>> BEGIN Data

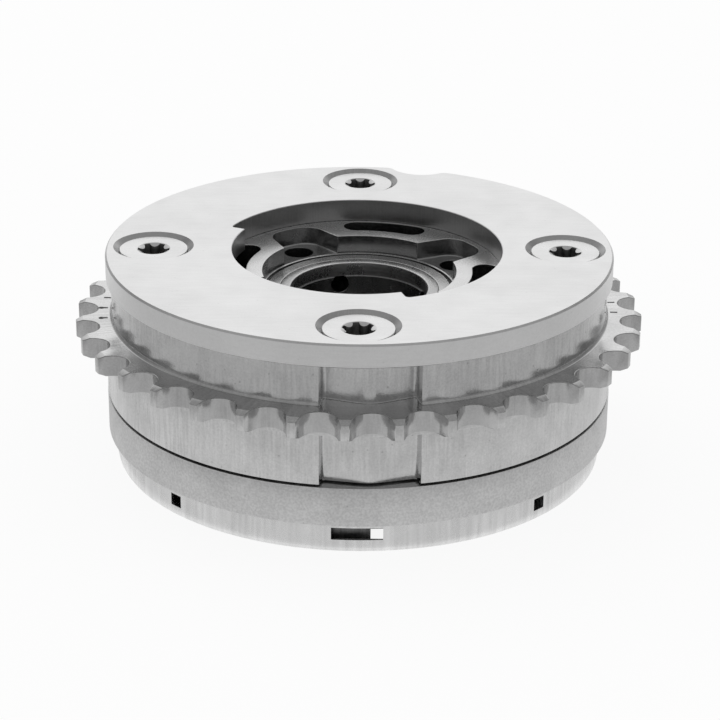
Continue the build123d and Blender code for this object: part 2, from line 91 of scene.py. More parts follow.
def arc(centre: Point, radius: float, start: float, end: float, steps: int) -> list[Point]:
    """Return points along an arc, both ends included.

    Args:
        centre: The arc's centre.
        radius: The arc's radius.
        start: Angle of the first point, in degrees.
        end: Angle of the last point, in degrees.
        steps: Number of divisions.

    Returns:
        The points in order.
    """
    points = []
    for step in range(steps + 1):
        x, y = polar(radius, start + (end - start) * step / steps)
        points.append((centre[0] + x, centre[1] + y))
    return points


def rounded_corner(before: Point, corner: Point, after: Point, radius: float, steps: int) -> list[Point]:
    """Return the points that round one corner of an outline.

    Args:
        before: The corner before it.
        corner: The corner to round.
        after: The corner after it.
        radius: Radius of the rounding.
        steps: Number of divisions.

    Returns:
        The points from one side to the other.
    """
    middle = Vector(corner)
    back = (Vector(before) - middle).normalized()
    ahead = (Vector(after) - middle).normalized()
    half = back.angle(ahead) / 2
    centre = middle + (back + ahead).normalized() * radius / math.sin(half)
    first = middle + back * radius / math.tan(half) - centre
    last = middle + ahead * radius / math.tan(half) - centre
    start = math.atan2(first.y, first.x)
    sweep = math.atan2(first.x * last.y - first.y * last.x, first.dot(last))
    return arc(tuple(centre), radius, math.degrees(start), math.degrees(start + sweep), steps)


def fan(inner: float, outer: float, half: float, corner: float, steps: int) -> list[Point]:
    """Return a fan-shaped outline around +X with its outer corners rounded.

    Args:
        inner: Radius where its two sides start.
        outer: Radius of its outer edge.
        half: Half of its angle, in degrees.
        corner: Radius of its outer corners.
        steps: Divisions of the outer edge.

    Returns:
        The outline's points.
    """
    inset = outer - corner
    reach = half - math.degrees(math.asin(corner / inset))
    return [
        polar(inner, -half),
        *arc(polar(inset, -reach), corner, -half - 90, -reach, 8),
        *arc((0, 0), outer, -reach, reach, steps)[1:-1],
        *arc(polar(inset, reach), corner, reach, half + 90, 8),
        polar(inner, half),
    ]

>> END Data

--- Written exercise ---
Reproduce the data in full, exactly as presented.

--- Answer to the exercise ---
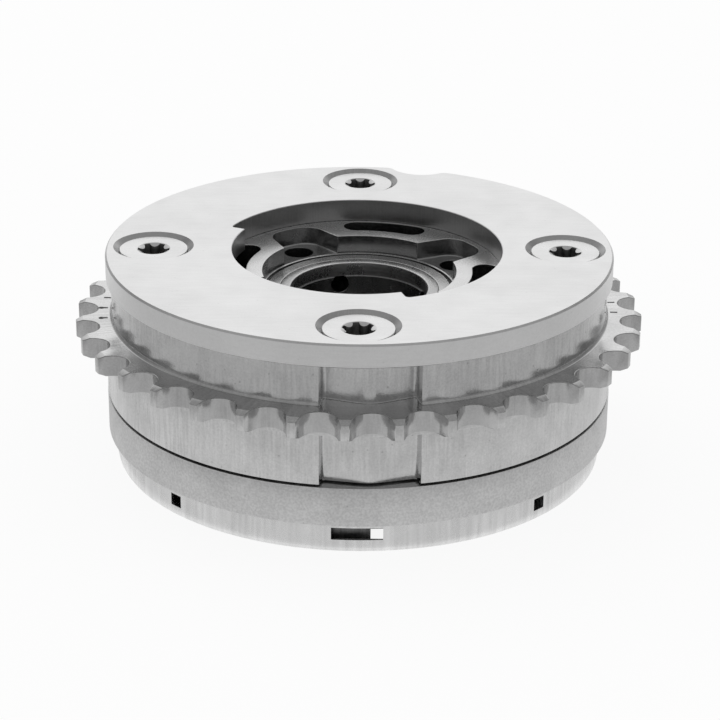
Continue the build123d and Blender code for this object: part 2, from line 91 of scene.py. More parts follow.
def arc(centre: Point, radius: float, start: float, end: float, steps: int) -> list[Point]:
    """Return points along an arc, both ends included.

    Args:
        centre: The arc's centre.
        radius: The arc's radius.
        start: Angle of the first point, in degrees.
        end: Angle of the last point, in degrees.
        steps: Number of divisions.

    Returns:
        The points in order.
    """
    points = []
    for step in range(steps + 1):
        x, y = polar(radius, start + (end - start) * step / steps)
        points.append((centre[0] + x, centre[1] + y))
    return points


def rounded_corner(before: Point, corner: Point, after: Point, radius: float, steps: int) -> list[Point]:
    """Return the points that round one corner of an outline.

    Args:
        before: The corner before it.
        corner: The corner to round.
        after: The corner after it.
        radius: Radius of the rounding.
        steps: Number of divisions.

    Returns:
        The points from one side to the other.
    """
    middle = Vector(corner)
    back = (Vector(before) - middle).normalized()
    ahead = (Vector(after) - middle).normalized()
    half = back.angle(ahead) / 2
    centre = middle + (back + ahead).normalized() * radius / math.sin(half)
    first = middle + back * radius / math.tan(half) - centre
    last = middle + ahead * radius / math.tan(half) - centre
    start = math.atan2(first.y, first.x)
    sweep = math.atan2(first.x * last.y - first.y * last.x, first.dot(last))
    return arc(tuple(centre), radius, math.degrees(start), math.degrees(start + sweep), steps)


def fan(inner: float, outer: float, half: float, corner: float, steps: int) -> list[Point]:
    """Return a fan-shaped outline around +X with its outer corners rounded.

    Args:
        inner: Radius where its two sides start.
        outer: Radius of its outer edge.
        half: Half of its angle, in degrees.
        corner: Radius of its outer corners.
        steps: Divisions of the outer edge.

    Returns:
        The outline's points.
    """
    inset = outer - corner
    reach = half - math.degrees(math.asin(corner / inset))
    return [
        polar(inner, -half),
        *arc(polar(inset, -reach), corner, -half - 90, -reach, 8),
        *arc((0, 0), outer, -reach, reach, steps)[1:-1],
        *arc(polar(inset, reach), corner, reach, half + 90, 8),
        polar(inner, half),
    ]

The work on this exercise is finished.